What to know about suppressing evidence

| Mar 16, 2021 | Drug Crimes

If you have been charged with a crime, a New York prosecutor can only use evidence that is collected in accordance with the law. Otherwise, your attorney may move to have it suppressed. Let’s take a look at the various reasons why evidence might be ruled inadmissible at trial.

Authorities lacked probable cause to conduct a search

An officer can search your home, car or person provided that there is a valid search warrant. Alternatively, a search may be considered valid if there was probable cause to believe that you engaged in criminal activity. However, if there was no reason to believe that you had violated the law, any evidence that authorities collect without first obtaining a warrant will likely be thrown out during a pretrial hearing.

It is important to note that any evidence that is obtained without a warrant could still be used against you if it was obtained in good faith. For instance, if drugs were found in your home during what an officer thought was a valid search, a judge will likely allow that action to stand.

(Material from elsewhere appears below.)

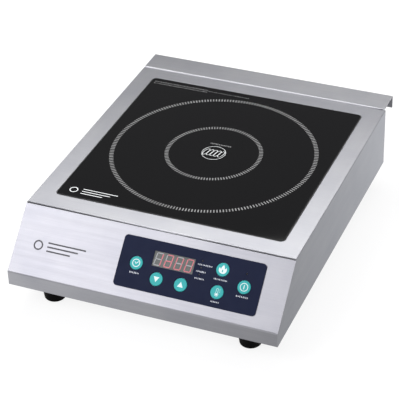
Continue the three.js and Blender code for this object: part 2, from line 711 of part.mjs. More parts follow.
function fanFrame() {
  const [bottom, top] = [FLOOR_Z, FLOOR_Z + FAN.height];
  const through = [bottom - OVERLAP, top + OVERLAP];
  const reach = FAN.side / 2 - FAN_SCREW_HOLE.inset;
  const screwHoles = [[-1, -1], [1, -1], [-1, 1], [1, 1]].map(([sx, sy]) => {
    return post(FAN_SCREW_HOLE.radius, ...through, FACETS.tiny, sx * reach, sy * reach);
  });
  const outline = roundedRect(FAN.side, FAN.side, FAN.cornerRadius);
  const shroud = cut(plate(outline, [circle(FAN.boreRadius)], bottom, top, 4), ...screwHoles);
  const hub = post(FAN_STRUT.hubRadius, bottom, bottom + FAN.floor, FACETS.medium);
  const struts = [];
  for (let i = 0; i < FAN_STRUT.count; i += 1) {
    const length = [FAN_STRUT.hubRadius - OVERLAP * 2, FAN.boreRadius + OVERLAP];
    const strut = box(length, [-FAN_STRUT.width / 2, FAN_STRUT.width / 2], [bottom, bottom + FAN.floor]);
    struts.push(strut.rotateZ((i * 2 * Math.PI) / FAN_STRUT.count));
  }
  return join(shroud, hub, ...struts).translate(FAN.x, FAN.y, 0);
}

function fanRotor() {
  const bottom = FLOOR_Z + FAN.floor + 2 * GAP;
  const hub = post(ROTOR.hubRadius, bottom, bottom + ROTOR.hubHeight, FACETS.medium);
  const inner = ROTOR.hubRadius - OVERLAP * 2;
  const blades = [];
  for (let i = 0; i < ROTOR.blades; i += 1) {
    const blade = new THREE.BoxGeometry(ROTOR.bladeEnd - inner, ROTOR.bladeThickness, ROTOR.bladeChord);
    blade.rotateX(Math.PI / 4).translate((inner + ROTOR.bladeEnd) / 2, 0, bottom + ROTOR.hubHeight / 2);
    blades.push(blade.rotateZ((i * 2 * Math.PI) / ROTOR.blades));
  }
  return join(hub, ...blades).translate(FAN.x, FAN.y, 0);
}

// ---------------------------------------------------------------- cable entry

// Parts of the gland are made along +Z and then laid along +Y at the rear wall.
function alongRear(geometry, y) {
  return geometry.rotateX(-Math.PI / 2).translate(GLAND.x, y, GLAND.z);
}

function cableGland() {
  const { boreRadius, threadRadius, hexRadius, hexLength } = GLAND;
  const inside = SHEET + GAP + GLAND_THREAD_INSIDE;
  const thread = post(threadRadius, -inside, OVERLAP, FACETS.medium);
  const hex = post(hexRadius, 0, hexLength, HEX);
  const mouth = hexLength + GLAND_DOME.length;
  const dome = turned(
    [
      [0, hexLength - OVERLAP],
      [GLAND_DOME.radius, hexLength - OVERLAP],
      [GLAND_DOME.radius, mouth - GLAND_DOME.taper],
      [GLAND_DOME.mouthRadius, mouth],
      [0, mouth],
    ],
    FACETS.medium,
  );
  const bore = post(boreRadius, -inside - OVERLAP, mouth + OVERLAP, FACETS.medium);
  return alongRear(cut(join(thread, hex, dome), bore), REAR_Y + GAP);
}

function glandNut() {
  const { hexRadius, length } = GLAND_NUT;
  const hole = post(GLAND.threadRadius + GAP, -length - OVERLAP, OVERLAP, FACETS.medium);
  return alongRear(cut(post(hexRadius, -length, 0, HEX), hole), REAR_Y - SHEET - GAP);
}

function terminalBlock() {
  const { length, depth, height, x, y } = TERMINAL_BLOCK;
  return block([length, depth, height], x, y, FLOOR_Z);
}

// ------------------------------------------------------------------ assembly

function place(group, name, geometry, finish, [x, y, z] = [0, 0, 0]) {
  const mesh = new THREE.Mesh(geometry, new THREE.MeshStandardMaterial(FINISHES[finish]));
  mesh.name = name;
  mesh.position.set(x, y, z);
  group.add(mesh);
  return mesh;
}

function addCase(hob, toSlope) {
  place(hob, "top_casing", topCasing(), "steel");
  place(hob, "front_panel", frontPanel(toSlope), "steel");
  place(hob, "rear_panel", rearPanel(), "steel");
  place(hob, "base_pan", basePan(), "zincSteel");
  place(hob, "glass_plate", glassPlate(), "blackGlass");
  place(hob, "glass_seal", glassSeal(), "sealant");
  for (const [corner, [x, y]] of Object.entries(FEET)) {
    place(hob, `foot_${corner}`, foot(), "rubber", [x, y, 0]);
    place(hob, `foot_screw_${corner}`, footScrew(), "zincSteel", [x, y, 0]);
  }
}

function addControls(slope) {
  place(slope, "control_overlay", controlOverlay(), "navyFilm");
  place(slope, "display_window", displayWindow(), "smokedWindow");
  place(slope, "display_module", displayModule(), "blackPlastic");
  place(slope, "control_board", controlBoard(), "circuitBoard");
  place(slope, "board_carrier", boardCarrier(), "blackPlastic");
  for (const [name, [x, y]] of Object.entries(KEYS)) {
    place(slope, `key_${name}`, keyCap(), "teal", [x, y, 0]);
    place(slope, `switch_${name}`, keySwitch(), "blackPlastic", [x, y, 0]);
  }
  for (const [name, [x, y]] of Object.entries(LEDS)) {
    place(slope, `lamp_${name}`, lamp(), "redLamp", [x, y, 0]);
  }
}

function addCoil(hob) {
  place(hob, "mica_sheet", micaSheet(), "mica");
  place(hob, "coil_winding", coilWinding(), "copper");
  place(hob, "coil_former", coilFormer(), "whitePlastic");
  place(hob, "temperature_sensor", temperatureSensor(), "whitePlastic");
  place(hob, "coil_bracket", coilBracket(), "aluminium");
  for (let i = 0; i < FERRITE.count; i += 1) {
    const bar = place(hob, `ferrite_bar_${i + 1}`, ferriteBar(), "ferrite", [0, ZONE_Y, FERRITE_TOP_Z]);
    bar.rotation.z = (i * 2 * Math.PI) / FERRITE.count;
  }
}

function addElectronics(hob) {
  place(hob, "power_board", powerBoard(), "circuitBoard");
  place(hob, "heatsink", heatsink(), "aluminium");
  for (const [name, part] of Object.entries(COMPONENTS)) {
    place(hob, name, component(part), part.finish);
  }
  place(hob, "filter_choke", filterChoke(), "copper");
  place(hob, "terminal_block", terminalBlock(), "whitePlastic");
  place(hob, "ribbon_cable", ribbonCable(), "cable");
  place(hob, "fan_frame", fanFrame(), "blackPlastic");
  place(hob, "fan_rotor", fanRotor(), "blackPlastic");
  place(hob, "cable_gland", cableGland(), "blackPlastic");
  place(hob, "gland_nut", glandNut(), "blackPlastic");
}

const hob = new THREE.Group();
const slope = new THREE.Group();
slope.position.set(0, FRONT_Y, LIP_Z);
slope.rotation.x = SLOPE_ANGLE;
slope.updateMatrix();
hob.add(slope);

addCase(hob, slope.matrix);
addControls(slope);
addCoil(hob);
addElectronics(hob);

export default hob;
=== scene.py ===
"""Looks of a countertop induction hob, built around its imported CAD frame.

Everything is in metres in the frame's own axes: +X right, +Y back, +Z up, and the
controls face -Y. Flat shapes are drawn in millimetres and scaled by MM.
"""

import json
import math
import random

import bmesh
import bpy
from mathutils import Matrix, Vector


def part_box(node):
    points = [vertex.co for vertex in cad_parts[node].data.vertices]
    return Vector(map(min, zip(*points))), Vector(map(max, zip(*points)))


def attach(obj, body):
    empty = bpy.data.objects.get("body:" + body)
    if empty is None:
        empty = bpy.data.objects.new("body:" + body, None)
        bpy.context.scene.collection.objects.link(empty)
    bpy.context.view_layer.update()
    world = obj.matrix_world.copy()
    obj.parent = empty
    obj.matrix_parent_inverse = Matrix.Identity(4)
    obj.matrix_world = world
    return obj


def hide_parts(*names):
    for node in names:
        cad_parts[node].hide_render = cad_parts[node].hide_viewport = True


MM = 0.001
CASE_BODY = "case"
KEY_NAMES = ("timer", "down", "up", "heating", "temperature", "power")
LAMP_NAMES = ("heating", "temperature", "timer", "power")
CORNERS = ("front_left", "front_right", "rear_left", "rear_right")
STROKE_SEED = 7

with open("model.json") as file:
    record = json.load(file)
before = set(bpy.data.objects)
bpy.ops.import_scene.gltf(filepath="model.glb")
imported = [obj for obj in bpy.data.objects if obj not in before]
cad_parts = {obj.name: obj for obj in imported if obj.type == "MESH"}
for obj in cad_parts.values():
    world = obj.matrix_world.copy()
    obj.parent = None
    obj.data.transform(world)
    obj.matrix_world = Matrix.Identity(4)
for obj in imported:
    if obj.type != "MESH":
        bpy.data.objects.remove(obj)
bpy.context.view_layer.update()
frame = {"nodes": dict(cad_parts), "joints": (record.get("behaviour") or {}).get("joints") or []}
random.seed(STROKE_SEED)


# ------------------------------------------------------------------- the frame


def centre(node):
    low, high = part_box(node)
    return (low + high) / 2


def press_axis():
    """The way the keys travel: straight into the sloping panel."""
    joint = next(j for j in frame["joints"] if j["name"] == "timer_key_press")
    return Vector(joint["axis"]).normalized()


def slope_frame():
    """X to the right, Y up the slope from its lower bend, Z out of the panel."""
    normal = -press_axis()
    up = Vector((0, normal.z, -normal.y))
    low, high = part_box("front_panel")
    end = Vector((0, high.y, high.z))
    origin = end - up * ((high.y - low.y) / up.y)
    axes = Matrix((Vector((1, 0, 0)), up, normal)).transposed().to_4x4()
    return Matrix.Translation(origin) @ axes


SLOPE = slope_frame()
SLOPE_INVERSE = SLOPE.inverted()
GLASS_LOW, GLASS_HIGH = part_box("glass_plate")
ZONE = Vector((0, (GLASS_LOW.y + GLASS_HIGH.y) / 2, GLASS_HIGH.z))
GLASS = Matrix.Translation(ZONE)


def on_slope(node):
    """A node's centre in the slope's frame, in millimetres: across and up the slope."""
    mesh = frame["nodes"][node].data
    points = [SLOPE_INVERSE @ v.co for v in mesh.vertices]
    across = [p.x for p in points]
    along = [p.y for p in points]
    return (min(across) + max(across)) / 2 / MM, (min(along) + max(along)) / 2 / MM


# ------------------------------------------------------------ camera and light

CAMERA_YAW = math.radians(23.444)
CAMERA_ELEVATION = math.radians(34.245)
CAMERA_ROLL = math.radians(-1.971)
CAMERA_LENS = 143.18
CAMERA_PLACE = Vector((0.61935, -1.46005, 1.12585))
CAMERA_CLIP = (0.05, 60)

WORLD_LIGHT = (0.74, 0.74, 0.76)
WORLD_DIM = (0.2, 0.2, 0.21)
DIM_SIDE = (-0.36, 0.82, 0.45)
DIM_FROM = 0.35
DIM_TO = 0.85
FLOOR_SIDE = 12.0
SOFT_BOXES = {
    "front_box": {
        "place": (-1.3, -1.65, 1.95),
        "aim": (0, -0.15, 0.05),
        "size": (1.3, 1.3),
        "radiance": 5.0,
        "colour": (0.98, 0.965, 1.0),
    },
    "top_box": {
        "place": (-0.28, 0.5, 1.0),
        "aim": (0, -0.1, 0.1),
        "size": (1.2, 0.6),
        "radiance": 5.15,
        "colour": (1.0, 1.0, 0.985),
    },
    "back_box": {
        "place": (1.1, 2.3, 0.75),
        "aim": (0.05, 0.2, 0.05),
        "size": (1.6, 0.6),
        "radiance": 2.2,
        "colour": (1.0, 1.0, 1.0),
    },
}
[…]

Was evidence not properly handled?

Authorities must keep careful records regarding who has handled blood samples, murder weapons or other evidence that might be used in criminal cases. If there is any reason to believe that a sample was tainted, a weapon was mislabeled or other mistakes were made, it may significantly weaken the case against you.

Evidence won’t be automatically dismissed

It’s important to note that your criminal law attorney will need to file a motion to have evidence suppressed in your case. Once the motion is filed, the judge will review the request to determine if any laws were violated when it was obtained.